Mechanical Behavior of Slender CFST Columns with Debonding under Axial and Eccentric Compression

Debonding between the steel tube and concrete core is a critical defect in concrete-filled steel tube (CFST) columns, especially in slender members where accidental load eccentricities are likely to occur. Although both debonding and eccentricity are known to reduce structural capacity, their combined effects and potential interaction in slender CFST columns remain largely unexplored in the literature. This study addresses this gap by experimentally investigating the compressive behavior of slender CFST columns with slenderness ratios λ=16, 24, and 32, subjected to concentric (e=0) and eccentric (e=0.5) ratio axial loads. A total of 20 debonding and non-debonding specimens with varying steel and slenderness ratios were tested.
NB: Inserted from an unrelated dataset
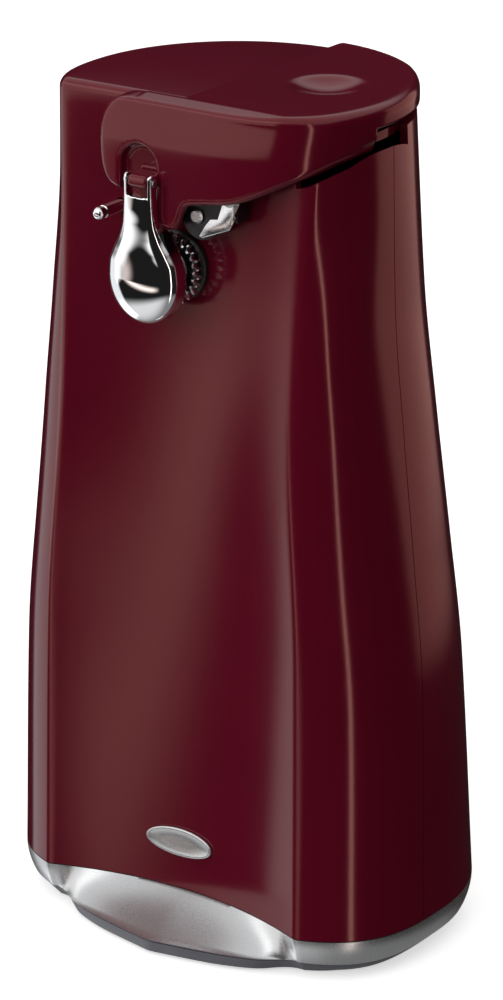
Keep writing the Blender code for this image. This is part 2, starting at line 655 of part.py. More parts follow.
def gear_outline(teeth, x, z, phase):
    """Tooth outline with room for backlash; one tooth points along `phase`."""
    pitch = MODULE * teeth / 2
    root, tip = pitch - 1.15 * MODULE, pitch + 0.75 * MODULE
    step = 2 * math.pi / teeth
    ring = []
    for i in range(teeth):
        for turn, radius in ((-0.27, root), (-0.10, tip), (0.10, tip), (0.27, root)):
            angle = phase + step * (i + turn)
            ring.append((x + radius * math.cos(angle), z + radius * math.sin(angle)))
    return ring


def centre(start, degrees):
    angle = math.radians(degrees)
    return start[0] + SPACING * math.cos(angle), start[1] + SPACING * math.sin(angle)


STAGE_2 = centre(OUTPUT, STEP_2)
STAGE_1 = centre(STAGE_2, STEP_1)
MOTOR = centre(STAGE_1, STEP_0)


def facing(degrees, teeth):
    """Phase that puts a gap of the small gear over the tooth that points at it."""
    return math.radians(degrees) + math.pi + math.pi / teeth


def compound_gear(name, at, wheel_layer, pinion_layer, wheel_phase, pinion_phase):
    x, z = at
    gear = add(name, prism_y(gear_outline(GEAR_TEETH, x, z, wheel_phase), *wheel_layer), NYLON, (x, 0, z))
    low, high = sorted((pinion_layer[0], wheel_layer[1] - 0.5))
    pinion = helper(f"{name}_pinion", prism_y(gear_outline(PINION_TEETH, x, z, pinion_phase), low, high))
    join(gear, pinion)
    cut(gear, helper(f"{name}_bore", rod_y(x, z, AXLE_R + RUN, -40, 40, 20)))
    add(f"{name}_axle", rod_y(x, z, AXLE_R, PLATE_FRONT[0] - 0.6, PLATE_REAR[1] + 0.6, 20), STEEL)


def drive():
    x, z = OUTPUT
    wheel_ring = []
    for i in range(WHEEL_TEETH * 2):
        radius = WHEEL_R if i % 2 else WHEEL_R - WHEEL_TOOTH
        angle = math.pi * i / WHEEL_TEETH
        wheel_ring.append((x + radius * math.cos(angle), z + radius * math.sin(angle)))
    bore = helper("shaft_bore", rod_y(x, z, SHAFT_R + 0.25, -60, 60))
    wheel = add("drive_wheel", prism_y(wheel_ring, -37.6, -35.2), STEEL, (x, 0, z))
    cut(wheel, bore)
    gear = add("output_gear", prism_y(gear_outline(GEAR_TEETH, x, z, math.radians(STEP_2)), *LAYER_1),
               STEEL, (x, 0, z))
    cut(gear, bore)
    add("drive_shaft", rod_y(x, z, SHAFT_R, -38.0, PLATE_REAR[1] + 1.5), STEEL, (x, 0, z))
    add("wheel_nut", rod_y(x, z, 5.0, -39.2, -38.3, 6), STEEL, (x, 0, z))
    bush = add("front_bush", rod_y(x, z, BUSH_R, -33.8, -26.6), BRONZE)
    cut(bush, helper("shaft_run", rod_y(x, z, SHAFT_R + RUN, -60, 60)))
    bezel = add("drive_bezel", rod_y(x, z, BEZEL_R, -34.2, -32.4, 32), BLACK)
    cut(bezel, helper("bezel_bore", rod_y(x, z, BUSH_R + GAP, -60, 0)))
    compound_gear("second_gear", STAGE_2, LAYER_2, LAYER_1, math.radians(STEP_1),
                  facing(STEP_2, PINION_TEETH))
    compound_gear("first_gear", STAGE_1, LAYER_3, LAYER_2, math.radians(STEP_0),
                  facing(STEP_1, PINION_TEETH))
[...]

Debonding was introduced by placing removable PVC sheets during casting, producing well-defined voids confirmed through nondestructive testing and internal inspections. Results showed that debonding and load eccentricity reduced axial capacity almost independently, with no relevant interaction observed. These findings suggest that for slender CFST columns, debonding can be treated as a separate strength reduction mechanism, independent of eccentricity. To interpret the experimental results, a simplified analytical model was adopted, assuming that the total axial capacity is the sum of the individual contributions from the steel tube and the concrete core. The model confirmed that in slender CFST columns, concrete confinement is limited, and axial capacity can be reasonably predicted without enhancement factors, especially when debonding and eccentricity are absent.